--- START Data ---

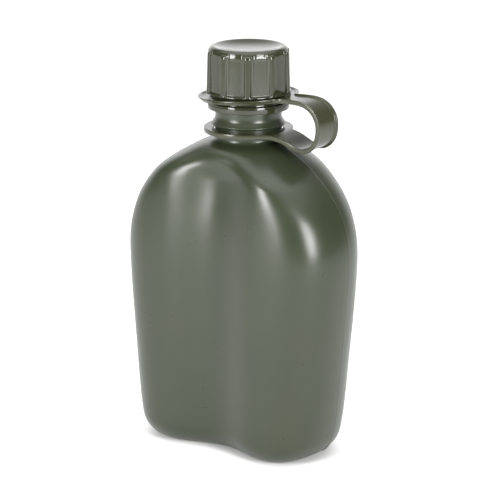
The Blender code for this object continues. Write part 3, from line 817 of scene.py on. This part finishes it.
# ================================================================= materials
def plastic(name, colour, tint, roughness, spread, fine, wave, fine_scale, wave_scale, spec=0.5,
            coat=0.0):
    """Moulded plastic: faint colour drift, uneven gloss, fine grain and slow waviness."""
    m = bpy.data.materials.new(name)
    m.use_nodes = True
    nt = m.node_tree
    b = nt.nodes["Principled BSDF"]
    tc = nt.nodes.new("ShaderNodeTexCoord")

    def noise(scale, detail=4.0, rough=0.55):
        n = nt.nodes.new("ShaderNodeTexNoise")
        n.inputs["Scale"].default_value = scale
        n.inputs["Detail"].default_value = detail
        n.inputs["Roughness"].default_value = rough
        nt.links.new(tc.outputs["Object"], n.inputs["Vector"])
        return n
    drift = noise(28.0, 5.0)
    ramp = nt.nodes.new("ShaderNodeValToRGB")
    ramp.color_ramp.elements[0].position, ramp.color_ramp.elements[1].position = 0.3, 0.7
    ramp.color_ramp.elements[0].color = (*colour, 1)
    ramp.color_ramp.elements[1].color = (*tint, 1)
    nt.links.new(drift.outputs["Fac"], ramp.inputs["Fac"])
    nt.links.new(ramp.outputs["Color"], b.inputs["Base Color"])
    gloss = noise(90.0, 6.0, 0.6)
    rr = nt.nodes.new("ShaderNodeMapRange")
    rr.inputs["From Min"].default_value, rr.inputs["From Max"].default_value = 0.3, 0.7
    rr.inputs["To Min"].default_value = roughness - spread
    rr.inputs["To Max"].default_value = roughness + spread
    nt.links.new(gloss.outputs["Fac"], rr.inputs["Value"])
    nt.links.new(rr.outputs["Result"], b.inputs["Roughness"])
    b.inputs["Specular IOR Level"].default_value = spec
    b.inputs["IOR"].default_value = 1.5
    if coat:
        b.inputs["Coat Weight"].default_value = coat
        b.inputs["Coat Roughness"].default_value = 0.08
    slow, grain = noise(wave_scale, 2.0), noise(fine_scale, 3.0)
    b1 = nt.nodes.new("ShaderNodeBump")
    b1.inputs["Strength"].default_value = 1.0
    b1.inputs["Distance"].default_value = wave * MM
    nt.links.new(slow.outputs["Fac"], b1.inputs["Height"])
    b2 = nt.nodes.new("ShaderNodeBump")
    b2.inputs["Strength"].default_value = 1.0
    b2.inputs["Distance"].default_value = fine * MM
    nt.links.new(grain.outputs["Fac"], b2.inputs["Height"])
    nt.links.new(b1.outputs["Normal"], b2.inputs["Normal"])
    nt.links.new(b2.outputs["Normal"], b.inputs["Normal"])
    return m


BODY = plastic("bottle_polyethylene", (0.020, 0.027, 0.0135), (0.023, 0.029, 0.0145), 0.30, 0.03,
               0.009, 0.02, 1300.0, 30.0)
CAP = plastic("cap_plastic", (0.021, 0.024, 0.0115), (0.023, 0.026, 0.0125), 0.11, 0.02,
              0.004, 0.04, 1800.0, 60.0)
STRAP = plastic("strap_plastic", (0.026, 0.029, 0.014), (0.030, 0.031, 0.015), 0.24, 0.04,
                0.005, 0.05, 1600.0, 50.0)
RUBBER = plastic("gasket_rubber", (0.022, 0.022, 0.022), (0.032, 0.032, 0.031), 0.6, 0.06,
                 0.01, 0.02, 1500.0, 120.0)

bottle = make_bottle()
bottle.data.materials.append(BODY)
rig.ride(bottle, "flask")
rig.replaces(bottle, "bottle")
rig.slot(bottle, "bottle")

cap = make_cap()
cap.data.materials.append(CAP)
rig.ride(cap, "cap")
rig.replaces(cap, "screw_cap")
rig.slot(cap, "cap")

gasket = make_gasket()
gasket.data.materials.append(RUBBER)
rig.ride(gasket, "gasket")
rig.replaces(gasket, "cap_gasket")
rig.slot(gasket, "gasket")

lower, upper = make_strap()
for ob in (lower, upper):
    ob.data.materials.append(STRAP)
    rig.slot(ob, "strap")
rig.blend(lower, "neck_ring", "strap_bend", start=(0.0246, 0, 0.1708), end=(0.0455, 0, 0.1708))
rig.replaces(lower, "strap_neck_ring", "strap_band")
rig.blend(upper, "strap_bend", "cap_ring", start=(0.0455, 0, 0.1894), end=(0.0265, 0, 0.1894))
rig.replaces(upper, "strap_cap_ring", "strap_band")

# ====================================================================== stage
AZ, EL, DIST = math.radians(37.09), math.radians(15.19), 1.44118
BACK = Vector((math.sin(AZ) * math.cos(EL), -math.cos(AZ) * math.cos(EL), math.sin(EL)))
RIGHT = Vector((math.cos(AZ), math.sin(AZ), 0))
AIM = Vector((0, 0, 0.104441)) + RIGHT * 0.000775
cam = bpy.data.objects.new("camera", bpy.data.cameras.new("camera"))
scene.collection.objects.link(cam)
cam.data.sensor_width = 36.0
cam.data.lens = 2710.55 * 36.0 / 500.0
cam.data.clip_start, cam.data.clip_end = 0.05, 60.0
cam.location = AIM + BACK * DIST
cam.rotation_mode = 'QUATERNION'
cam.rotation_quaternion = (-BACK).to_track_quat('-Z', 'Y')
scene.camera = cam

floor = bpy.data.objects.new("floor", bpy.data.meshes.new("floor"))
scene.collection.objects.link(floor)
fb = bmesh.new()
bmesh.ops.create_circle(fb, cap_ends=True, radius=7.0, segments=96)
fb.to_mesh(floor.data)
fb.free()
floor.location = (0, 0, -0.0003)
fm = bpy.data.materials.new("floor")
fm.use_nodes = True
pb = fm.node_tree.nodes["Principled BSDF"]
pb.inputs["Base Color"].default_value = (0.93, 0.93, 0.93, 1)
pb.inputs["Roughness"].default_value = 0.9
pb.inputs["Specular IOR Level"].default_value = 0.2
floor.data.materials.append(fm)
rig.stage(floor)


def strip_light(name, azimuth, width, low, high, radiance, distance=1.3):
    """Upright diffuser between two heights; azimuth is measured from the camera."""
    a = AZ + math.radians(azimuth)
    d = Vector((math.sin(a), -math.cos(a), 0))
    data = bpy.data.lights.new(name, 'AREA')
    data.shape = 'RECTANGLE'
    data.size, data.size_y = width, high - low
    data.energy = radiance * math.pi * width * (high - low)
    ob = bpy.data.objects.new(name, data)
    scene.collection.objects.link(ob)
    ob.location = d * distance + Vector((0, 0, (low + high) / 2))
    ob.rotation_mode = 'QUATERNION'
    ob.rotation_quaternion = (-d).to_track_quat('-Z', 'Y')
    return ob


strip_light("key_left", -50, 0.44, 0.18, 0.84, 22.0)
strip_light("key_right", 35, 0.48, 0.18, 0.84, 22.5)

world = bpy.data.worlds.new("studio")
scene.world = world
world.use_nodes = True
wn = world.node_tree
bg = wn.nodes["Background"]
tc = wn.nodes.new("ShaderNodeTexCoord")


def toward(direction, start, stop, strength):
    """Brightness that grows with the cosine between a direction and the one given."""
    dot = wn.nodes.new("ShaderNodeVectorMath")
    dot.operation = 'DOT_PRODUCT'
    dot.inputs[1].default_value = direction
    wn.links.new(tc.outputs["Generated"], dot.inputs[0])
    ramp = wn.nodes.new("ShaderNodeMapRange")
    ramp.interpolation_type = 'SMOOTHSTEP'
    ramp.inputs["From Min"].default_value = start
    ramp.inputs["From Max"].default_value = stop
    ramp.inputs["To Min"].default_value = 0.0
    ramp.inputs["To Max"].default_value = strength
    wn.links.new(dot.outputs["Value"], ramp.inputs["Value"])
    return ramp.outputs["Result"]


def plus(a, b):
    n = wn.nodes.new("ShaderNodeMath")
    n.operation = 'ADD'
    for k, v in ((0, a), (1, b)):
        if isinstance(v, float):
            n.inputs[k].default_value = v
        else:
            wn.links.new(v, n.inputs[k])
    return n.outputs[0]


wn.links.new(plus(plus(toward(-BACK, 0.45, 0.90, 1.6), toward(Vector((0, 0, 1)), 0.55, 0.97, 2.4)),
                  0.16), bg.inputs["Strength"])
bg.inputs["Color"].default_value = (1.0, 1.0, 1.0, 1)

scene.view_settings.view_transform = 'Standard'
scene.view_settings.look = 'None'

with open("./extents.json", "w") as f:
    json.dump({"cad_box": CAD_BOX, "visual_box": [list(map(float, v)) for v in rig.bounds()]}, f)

--- END Data ---

Quote exactly the lines running from the line with "end=(0.0265, 0, 0.1894))" through the line with "scene.camera = cam", both ends included, and nothing more.

▶ _Response below_
rig.blend(upper, "strap_bend", "cap_ring", start=(0.0455, 0, 0.1894), end=(0.0265, 0, 0.1894))
rig.replaces(upper, "strap_cap_ring", "strap_band")

# ====================================================================== stage
AZ, EL, DIST = math.radians(37.09), math.radians(15.19), 1.44118
BACK = Vector((math.sin(AZ) * math.cos(EL), -math.cos(AZ) * math.cos(EL), math.sin(EL)))
RIGHT = Vector((math.cos(AZ), math.sin(AZ), 0))
AIM = Vector((0, 0, 0.104441)) + RIGHT * 0.000775
cam = bpy.data.objects.new("camera", bpy.data.cameras.new("camera"))
scene.collection.objects.link(cam)
cam.data.sensor_width = 36.0
cam.data.lens = 2710.55 * 36.0 / 500.0
cam.data.clip_start, cam.data.clip_end = 0.05, 60.0
cam.location = AIM + BACK * DIST
cam.rotation_mode = 'QUATERNION'
cam.rotation_quaternion = (-BACK).to_track_quat('-Z', 'Y')
scene.camera = cam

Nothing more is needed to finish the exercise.